WRITTEN REQUEST.
Determine how many lines of the records include "finishes", and answer with the number alone.

***** EXERCISE MATERIALS

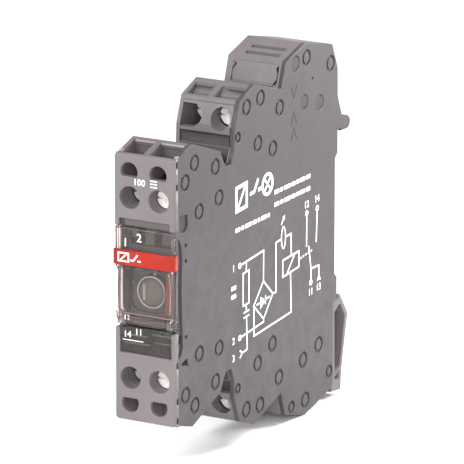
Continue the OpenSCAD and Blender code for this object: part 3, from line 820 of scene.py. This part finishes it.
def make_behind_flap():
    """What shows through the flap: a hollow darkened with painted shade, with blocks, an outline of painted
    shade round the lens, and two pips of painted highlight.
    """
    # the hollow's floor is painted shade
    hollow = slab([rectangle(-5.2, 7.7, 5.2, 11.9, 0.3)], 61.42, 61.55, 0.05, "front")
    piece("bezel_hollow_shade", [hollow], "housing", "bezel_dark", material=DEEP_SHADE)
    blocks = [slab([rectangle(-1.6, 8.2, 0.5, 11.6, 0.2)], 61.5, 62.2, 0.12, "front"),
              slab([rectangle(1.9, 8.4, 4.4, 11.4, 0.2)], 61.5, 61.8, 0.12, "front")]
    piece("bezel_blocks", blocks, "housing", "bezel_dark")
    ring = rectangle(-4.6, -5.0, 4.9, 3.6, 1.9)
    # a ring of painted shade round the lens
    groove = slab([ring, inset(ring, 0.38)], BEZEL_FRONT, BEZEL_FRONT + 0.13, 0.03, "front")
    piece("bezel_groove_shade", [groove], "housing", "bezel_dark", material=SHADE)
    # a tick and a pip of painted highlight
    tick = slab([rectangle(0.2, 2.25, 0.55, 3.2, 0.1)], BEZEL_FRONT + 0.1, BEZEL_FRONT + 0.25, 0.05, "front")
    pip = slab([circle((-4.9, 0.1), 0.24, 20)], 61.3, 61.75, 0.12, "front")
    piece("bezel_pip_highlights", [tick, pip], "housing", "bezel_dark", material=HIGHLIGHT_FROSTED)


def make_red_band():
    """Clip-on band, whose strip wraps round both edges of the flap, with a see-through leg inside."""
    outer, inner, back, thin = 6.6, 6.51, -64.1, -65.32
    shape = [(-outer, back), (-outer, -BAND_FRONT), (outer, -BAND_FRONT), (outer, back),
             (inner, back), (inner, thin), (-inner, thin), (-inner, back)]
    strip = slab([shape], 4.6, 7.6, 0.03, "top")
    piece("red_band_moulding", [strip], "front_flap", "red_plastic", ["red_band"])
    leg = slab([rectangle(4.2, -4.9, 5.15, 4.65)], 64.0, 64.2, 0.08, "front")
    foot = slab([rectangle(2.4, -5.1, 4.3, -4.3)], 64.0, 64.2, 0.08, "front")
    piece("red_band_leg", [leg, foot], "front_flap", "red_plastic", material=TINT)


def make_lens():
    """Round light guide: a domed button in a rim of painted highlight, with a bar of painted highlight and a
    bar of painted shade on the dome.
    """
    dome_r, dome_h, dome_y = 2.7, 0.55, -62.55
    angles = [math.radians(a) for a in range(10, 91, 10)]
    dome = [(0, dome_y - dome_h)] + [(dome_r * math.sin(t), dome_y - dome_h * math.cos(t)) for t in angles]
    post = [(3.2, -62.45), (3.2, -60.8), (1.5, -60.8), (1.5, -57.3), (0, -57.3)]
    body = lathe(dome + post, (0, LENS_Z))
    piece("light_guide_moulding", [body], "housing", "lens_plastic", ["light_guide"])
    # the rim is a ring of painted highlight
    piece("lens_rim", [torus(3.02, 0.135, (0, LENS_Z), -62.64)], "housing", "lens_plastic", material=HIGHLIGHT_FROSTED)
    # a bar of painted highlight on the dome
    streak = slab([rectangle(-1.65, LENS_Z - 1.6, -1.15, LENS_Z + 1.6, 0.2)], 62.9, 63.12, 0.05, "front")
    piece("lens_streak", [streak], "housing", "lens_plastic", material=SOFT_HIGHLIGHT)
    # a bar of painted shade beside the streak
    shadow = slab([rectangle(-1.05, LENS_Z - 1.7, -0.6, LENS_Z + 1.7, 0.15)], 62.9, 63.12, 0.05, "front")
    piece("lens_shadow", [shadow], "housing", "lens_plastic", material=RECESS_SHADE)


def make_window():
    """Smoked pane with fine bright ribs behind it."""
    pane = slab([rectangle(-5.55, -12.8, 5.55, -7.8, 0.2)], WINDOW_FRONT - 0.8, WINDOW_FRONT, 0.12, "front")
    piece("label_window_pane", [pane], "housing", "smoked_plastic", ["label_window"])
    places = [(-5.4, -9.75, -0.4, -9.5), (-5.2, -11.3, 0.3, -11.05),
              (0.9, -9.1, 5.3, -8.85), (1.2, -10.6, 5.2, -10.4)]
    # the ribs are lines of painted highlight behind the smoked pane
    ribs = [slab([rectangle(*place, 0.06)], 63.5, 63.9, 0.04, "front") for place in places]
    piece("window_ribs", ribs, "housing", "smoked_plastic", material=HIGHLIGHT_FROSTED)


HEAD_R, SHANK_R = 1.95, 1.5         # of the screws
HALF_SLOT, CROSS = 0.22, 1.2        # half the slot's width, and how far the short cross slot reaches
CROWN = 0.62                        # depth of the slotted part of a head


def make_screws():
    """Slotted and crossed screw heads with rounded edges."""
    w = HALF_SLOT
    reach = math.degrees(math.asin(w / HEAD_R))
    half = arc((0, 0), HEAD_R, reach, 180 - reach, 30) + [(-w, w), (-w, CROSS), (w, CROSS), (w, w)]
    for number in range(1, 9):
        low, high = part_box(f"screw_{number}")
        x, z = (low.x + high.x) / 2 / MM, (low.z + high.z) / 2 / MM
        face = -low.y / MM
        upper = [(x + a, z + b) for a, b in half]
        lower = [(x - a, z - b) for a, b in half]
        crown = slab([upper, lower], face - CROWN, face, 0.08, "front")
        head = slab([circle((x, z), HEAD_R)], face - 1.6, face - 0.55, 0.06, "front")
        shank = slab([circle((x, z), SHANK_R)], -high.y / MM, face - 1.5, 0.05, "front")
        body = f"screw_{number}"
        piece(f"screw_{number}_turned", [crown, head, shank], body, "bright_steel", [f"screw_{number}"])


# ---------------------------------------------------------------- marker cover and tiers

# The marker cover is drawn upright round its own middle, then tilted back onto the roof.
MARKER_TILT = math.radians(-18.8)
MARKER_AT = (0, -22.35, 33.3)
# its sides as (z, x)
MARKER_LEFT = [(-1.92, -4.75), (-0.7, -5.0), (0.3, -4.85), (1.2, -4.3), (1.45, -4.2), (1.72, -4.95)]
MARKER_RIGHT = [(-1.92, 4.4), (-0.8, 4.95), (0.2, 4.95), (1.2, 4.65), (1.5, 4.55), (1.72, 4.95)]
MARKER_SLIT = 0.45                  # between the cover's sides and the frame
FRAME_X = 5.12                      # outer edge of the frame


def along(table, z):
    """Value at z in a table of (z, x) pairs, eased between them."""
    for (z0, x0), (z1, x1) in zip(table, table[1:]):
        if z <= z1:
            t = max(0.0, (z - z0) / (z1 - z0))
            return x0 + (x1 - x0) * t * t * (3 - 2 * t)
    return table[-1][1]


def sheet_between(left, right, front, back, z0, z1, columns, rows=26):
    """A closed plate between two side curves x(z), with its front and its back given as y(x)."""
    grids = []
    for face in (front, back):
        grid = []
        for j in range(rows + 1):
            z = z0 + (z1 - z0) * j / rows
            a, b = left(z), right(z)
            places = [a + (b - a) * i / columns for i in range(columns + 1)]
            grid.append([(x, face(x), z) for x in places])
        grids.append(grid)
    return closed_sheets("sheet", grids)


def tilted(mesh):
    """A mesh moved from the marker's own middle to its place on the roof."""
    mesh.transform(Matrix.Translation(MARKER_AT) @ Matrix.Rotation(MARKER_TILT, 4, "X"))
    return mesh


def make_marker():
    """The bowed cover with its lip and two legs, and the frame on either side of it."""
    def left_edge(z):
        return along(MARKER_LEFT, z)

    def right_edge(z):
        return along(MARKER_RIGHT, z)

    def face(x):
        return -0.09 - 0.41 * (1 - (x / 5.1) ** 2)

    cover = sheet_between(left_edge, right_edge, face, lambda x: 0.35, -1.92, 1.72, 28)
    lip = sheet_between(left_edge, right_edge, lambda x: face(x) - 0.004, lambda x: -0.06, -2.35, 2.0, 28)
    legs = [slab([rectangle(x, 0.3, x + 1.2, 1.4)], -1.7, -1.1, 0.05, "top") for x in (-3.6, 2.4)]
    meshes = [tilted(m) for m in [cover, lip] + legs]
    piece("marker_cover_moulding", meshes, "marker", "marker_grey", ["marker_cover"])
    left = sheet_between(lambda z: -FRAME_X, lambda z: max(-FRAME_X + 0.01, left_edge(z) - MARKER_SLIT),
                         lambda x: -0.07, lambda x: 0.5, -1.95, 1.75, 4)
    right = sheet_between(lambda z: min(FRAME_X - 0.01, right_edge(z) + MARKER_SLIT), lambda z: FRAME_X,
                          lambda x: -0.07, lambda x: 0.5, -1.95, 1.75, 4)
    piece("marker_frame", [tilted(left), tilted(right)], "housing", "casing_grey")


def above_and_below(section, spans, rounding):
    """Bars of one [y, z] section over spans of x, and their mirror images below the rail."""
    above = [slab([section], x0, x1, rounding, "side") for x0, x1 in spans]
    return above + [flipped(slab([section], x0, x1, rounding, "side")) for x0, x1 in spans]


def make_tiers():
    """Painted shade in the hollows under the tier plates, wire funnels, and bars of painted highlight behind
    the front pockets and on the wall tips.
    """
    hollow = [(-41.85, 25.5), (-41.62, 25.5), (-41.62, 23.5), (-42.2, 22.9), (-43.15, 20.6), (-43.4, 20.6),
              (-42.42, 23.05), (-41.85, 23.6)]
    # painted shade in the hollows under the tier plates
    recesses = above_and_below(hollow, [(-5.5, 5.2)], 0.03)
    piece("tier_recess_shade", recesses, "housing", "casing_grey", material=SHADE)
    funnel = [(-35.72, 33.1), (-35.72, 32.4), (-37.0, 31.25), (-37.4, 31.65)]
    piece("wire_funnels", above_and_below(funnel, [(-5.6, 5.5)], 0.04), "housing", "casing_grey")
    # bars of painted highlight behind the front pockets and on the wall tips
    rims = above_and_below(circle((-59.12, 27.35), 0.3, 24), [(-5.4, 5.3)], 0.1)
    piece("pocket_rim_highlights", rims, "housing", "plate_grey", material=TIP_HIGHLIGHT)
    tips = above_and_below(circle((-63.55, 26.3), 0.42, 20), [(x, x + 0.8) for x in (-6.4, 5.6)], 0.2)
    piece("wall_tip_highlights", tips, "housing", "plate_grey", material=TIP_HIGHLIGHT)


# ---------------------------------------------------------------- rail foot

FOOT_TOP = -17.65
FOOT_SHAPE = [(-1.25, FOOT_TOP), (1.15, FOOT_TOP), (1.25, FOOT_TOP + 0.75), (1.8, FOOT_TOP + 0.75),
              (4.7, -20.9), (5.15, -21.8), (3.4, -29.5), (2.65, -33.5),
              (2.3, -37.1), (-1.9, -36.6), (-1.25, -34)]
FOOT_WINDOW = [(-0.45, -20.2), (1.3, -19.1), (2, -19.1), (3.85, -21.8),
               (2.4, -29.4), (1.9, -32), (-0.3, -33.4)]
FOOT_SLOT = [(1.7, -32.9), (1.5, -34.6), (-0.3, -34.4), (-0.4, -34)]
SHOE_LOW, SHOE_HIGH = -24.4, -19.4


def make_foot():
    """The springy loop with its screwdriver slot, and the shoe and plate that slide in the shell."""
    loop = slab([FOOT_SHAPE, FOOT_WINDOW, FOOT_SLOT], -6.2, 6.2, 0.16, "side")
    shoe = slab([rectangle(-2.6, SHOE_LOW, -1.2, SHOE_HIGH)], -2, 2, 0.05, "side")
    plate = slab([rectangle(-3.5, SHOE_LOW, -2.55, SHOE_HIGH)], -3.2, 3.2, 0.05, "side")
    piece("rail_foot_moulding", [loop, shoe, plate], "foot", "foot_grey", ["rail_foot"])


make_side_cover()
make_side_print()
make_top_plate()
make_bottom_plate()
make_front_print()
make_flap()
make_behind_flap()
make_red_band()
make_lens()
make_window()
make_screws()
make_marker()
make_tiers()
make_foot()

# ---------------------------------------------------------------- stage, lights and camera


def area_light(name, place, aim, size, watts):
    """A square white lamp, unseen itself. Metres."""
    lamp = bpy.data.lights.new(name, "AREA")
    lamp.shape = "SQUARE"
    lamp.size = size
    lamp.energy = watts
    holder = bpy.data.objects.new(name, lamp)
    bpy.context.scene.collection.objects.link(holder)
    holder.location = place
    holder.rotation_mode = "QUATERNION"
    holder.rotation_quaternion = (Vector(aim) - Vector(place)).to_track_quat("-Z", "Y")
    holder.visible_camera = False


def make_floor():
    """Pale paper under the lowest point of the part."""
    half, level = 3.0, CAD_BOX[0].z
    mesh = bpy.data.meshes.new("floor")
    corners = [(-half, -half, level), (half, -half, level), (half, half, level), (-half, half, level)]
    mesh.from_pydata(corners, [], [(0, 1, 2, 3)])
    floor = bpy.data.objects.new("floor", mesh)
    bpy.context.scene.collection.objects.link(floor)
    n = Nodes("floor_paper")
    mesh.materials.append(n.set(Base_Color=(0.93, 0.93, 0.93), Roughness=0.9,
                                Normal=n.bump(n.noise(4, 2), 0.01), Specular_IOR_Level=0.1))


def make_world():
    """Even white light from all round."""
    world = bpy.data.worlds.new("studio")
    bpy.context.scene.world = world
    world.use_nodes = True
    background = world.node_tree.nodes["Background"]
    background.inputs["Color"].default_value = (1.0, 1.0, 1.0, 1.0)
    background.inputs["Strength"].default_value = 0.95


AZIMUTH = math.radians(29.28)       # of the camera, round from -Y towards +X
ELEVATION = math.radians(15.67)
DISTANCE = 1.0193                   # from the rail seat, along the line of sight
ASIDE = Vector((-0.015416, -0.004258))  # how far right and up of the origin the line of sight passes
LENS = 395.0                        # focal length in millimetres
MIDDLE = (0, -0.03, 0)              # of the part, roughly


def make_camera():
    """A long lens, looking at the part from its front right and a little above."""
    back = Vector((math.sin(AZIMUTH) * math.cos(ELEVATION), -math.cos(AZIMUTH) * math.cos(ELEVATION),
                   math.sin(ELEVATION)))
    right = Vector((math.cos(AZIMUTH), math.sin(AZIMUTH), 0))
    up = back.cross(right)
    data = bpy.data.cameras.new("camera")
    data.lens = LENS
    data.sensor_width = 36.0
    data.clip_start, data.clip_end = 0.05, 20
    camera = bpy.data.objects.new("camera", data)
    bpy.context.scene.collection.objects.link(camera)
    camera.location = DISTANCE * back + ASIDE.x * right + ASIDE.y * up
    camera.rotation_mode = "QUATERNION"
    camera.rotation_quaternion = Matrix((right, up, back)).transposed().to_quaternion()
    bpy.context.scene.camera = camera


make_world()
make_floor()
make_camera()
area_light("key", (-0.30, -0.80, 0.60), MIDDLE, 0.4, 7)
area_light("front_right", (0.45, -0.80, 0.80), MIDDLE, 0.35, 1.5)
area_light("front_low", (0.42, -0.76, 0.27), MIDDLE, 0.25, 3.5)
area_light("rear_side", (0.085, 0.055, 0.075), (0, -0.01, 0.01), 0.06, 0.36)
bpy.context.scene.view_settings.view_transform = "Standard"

**********
***** EXERCISE MATERIALS

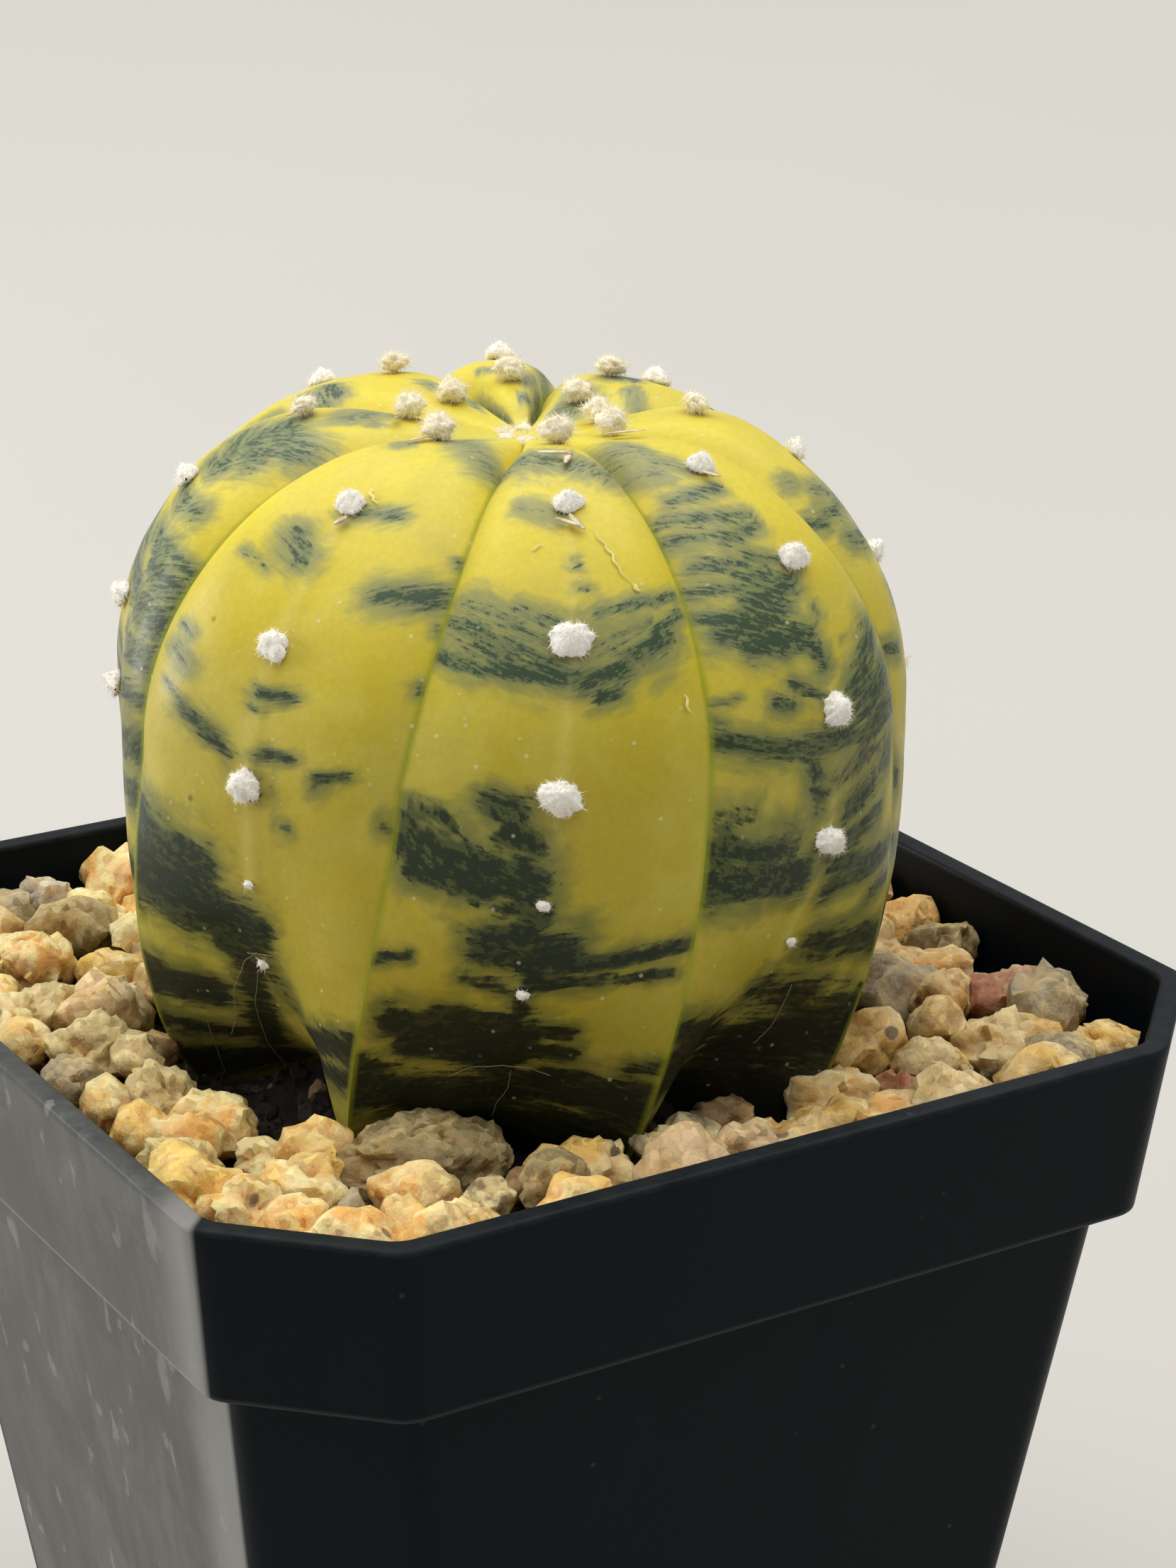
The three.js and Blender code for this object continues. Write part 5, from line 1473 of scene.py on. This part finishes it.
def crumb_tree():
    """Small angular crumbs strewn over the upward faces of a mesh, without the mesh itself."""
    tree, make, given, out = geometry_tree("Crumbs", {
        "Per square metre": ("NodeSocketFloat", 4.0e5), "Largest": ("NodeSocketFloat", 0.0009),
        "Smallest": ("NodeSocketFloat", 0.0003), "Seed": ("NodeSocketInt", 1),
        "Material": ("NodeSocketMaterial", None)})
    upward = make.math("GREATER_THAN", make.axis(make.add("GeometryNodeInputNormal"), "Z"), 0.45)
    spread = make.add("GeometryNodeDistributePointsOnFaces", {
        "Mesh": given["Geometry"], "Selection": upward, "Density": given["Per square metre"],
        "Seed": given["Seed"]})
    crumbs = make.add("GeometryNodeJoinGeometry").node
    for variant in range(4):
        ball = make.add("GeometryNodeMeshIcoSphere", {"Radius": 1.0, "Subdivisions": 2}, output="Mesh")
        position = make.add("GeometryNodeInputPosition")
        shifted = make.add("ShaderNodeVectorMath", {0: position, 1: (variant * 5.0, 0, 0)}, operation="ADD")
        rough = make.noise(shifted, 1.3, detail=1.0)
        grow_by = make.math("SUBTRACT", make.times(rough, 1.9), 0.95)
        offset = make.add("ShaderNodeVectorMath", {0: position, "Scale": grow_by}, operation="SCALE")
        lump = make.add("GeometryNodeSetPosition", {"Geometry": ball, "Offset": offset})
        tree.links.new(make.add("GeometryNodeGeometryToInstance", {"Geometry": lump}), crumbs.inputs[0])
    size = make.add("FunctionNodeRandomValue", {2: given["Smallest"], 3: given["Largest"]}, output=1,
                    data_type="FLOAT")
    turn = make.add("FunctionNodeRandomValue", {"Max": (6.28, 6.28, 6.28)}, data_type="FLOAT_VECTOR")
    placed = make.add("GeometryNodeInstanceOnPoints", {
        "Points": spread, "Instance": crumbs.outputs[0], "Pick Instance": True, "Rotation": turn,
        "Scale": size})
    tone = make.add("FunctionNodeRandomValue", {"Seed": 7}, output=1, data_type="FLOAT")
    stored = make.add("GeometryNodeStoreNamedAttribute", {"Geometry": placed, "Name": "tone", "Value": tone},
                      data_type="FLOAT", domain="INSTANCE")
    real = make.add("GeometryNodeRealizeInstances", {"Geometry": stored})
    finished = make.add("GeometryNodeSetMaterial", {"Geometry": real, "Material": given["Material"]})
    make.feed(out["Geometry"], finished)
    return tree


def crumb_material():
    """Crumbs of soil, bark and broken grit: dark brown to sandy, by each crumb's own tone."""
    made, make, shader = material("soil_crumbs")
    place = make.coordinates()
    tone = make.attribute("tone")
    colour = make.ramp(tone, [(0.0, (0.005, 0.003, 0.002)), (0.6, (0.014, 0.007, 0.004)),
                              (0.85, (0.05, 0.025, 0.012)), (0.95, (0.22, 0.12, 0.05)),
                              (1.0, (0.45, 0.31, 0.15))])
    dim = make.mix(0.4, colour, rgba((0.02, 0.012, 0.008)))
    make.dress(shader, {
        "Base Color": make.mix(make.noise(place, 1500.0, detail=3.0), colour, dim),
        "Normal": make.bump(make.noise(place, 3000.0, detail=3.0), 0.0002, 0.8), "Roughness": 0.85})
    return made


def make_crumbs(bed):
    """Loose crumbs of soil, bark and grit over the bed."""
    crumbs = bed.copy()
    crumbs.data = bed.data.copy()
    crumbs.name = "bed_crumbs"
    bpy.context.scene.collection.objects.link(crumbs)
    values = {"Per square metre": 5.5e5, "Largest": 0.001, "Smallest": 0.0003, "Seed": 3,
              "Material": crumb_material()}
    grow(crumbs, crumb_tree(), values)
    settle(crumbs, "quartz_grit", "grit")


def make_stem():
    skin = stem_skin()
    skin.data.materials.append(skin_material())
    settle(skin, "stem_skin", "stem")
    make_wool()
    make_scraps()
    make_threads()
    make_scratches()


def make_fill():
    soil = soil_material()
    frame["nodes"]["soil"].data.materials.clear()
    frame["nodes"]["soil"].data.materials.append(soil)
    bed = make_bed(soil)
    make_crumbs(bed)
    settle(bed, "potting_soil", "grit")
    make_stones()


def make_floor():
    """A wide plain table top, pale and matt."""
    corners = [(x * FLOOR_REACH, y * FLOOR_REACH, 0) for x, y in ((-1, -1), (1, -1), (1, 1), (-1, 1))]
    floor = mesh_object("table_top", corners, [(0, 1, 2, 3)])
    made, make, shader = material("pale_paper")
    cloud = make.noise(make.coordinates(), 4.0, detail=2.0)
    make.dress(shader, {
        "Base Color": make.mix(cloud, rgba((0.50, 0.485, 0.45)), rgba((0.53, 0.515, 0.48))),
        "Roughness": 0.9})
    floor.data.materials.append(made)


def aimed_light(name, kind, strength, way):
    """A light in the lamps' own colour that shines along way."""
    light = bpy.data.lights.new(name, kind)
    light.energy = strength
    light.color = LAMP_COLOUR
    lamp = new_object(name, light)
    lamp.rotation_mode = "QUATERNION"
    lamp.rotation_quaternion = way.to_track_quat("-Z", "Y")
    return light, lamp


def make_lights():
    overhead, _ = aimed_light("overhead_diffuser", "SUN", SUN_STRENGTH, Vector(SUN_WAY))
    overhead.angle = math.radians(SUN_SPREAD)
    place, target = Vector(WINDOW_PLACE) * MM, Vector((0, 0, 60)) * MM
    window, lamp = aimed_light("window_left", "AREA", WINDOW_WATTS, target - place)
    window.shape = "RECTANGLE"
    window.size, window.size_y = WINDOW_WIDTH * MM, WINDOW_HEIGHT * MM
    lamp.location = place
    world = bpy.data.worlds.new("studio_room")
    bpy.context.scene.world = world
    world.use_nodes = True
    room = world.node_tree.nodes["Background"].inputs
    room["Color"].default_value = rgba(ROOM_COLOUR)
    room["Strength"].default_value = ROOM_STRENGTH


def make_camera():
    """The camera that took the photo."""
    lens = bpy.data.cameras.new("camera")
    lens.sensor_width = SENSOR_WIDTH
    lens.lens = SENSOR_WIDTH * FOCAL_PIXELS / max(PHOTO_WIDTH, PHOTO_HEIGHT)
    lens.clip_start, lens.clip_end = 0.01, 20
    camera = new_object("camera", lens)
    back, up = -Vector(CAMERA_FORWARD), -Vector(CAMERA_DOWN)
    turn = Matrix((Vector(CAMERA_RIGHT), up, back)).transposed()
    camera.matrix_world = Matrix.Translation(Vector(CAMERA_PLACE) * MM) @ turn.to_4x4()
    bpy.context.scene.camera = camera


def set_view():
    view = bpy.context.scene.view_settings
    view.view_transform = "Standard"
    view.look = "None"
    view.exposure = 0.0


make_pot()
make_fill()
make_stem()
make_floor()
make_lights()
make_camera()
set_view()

**********

OUTPUT.
2